Your plot had better be flexible, as players will always do the unexpected. A convention game is the last place you want to railroad people, as they won't like it, nor will they stick around if they're not having a good time.
Keep in touch with your assistants. Miscommunication can sink a game very quickly. If a character has accidentally opened a gas valve that is now slowly leaking asphyxiating death into the room, you and all of your assistants need to know that! Ditto, if another character gets the bright idea of heaving a brick through a window to air the place out.
The Treasure Has Been Won/The World Has Been Saved...
Thank your players for coming and sound like you mean it, even if you're tired and feeling discourteous by the end of the event. If there are any dangling plot elements or outstanding questions, this would be the time to answer them. No-one likes to be left hanging and the players are probably burning with curiosity about the true identity of Jack the Ripper, or whatever.
If you and your players have the time, ask them to stick around and discuss the game with you. Ask them what they enjoyed, and what they think could have been improved. This information will prove very useful if you're feeling masochistic enough to do this all again. Take notes. You're probably quite tired and won't remember much after a few hours.

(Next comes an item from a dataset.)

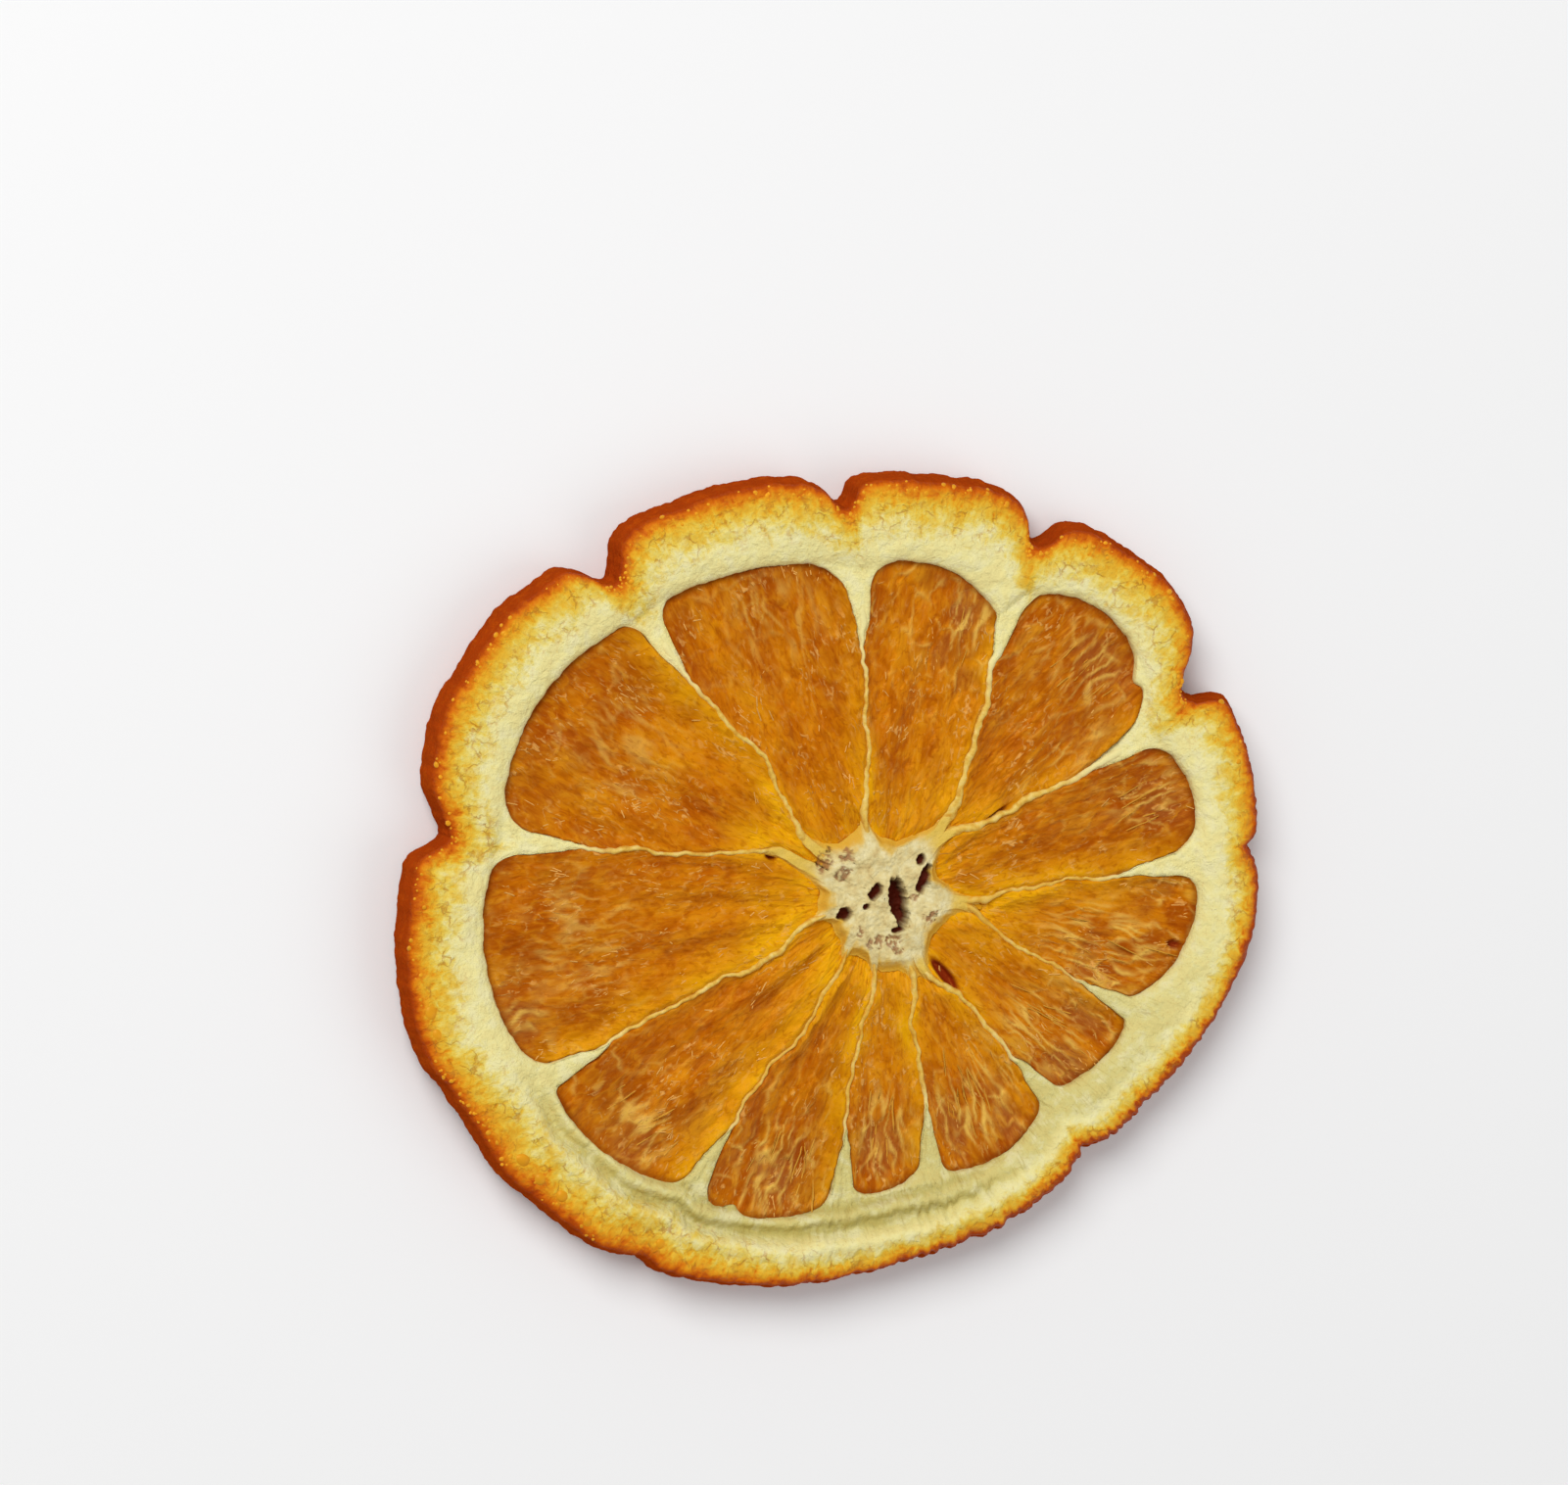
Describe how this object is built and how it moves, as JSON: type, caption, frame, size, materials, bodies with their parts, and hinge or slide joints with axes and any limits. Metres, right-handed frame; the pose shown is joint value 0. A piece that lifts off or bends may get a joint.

Collect e-mail addresses and phone numbers. If your game went well, and you intend to do this again, some of your players will want to hear about it. Some players like to stick to a few favourite Games Masters, or style of game, and it's always nice to have a few regulars who you know because you'll know how well they can play and what characters will suit them as soon as they walk in. A cadre of a half-dozen followers can make a game a lot easier, if they're good players.
It's a Wrap
It may sound like a lot of hard work, but it's better than seeing a potentially good idea blown to flinders by an inadequately prepared Games Master. Now you have an idea of what should be done, and you'll probably have a lot more fun at the event for all of your caution. And fun is what this is all about.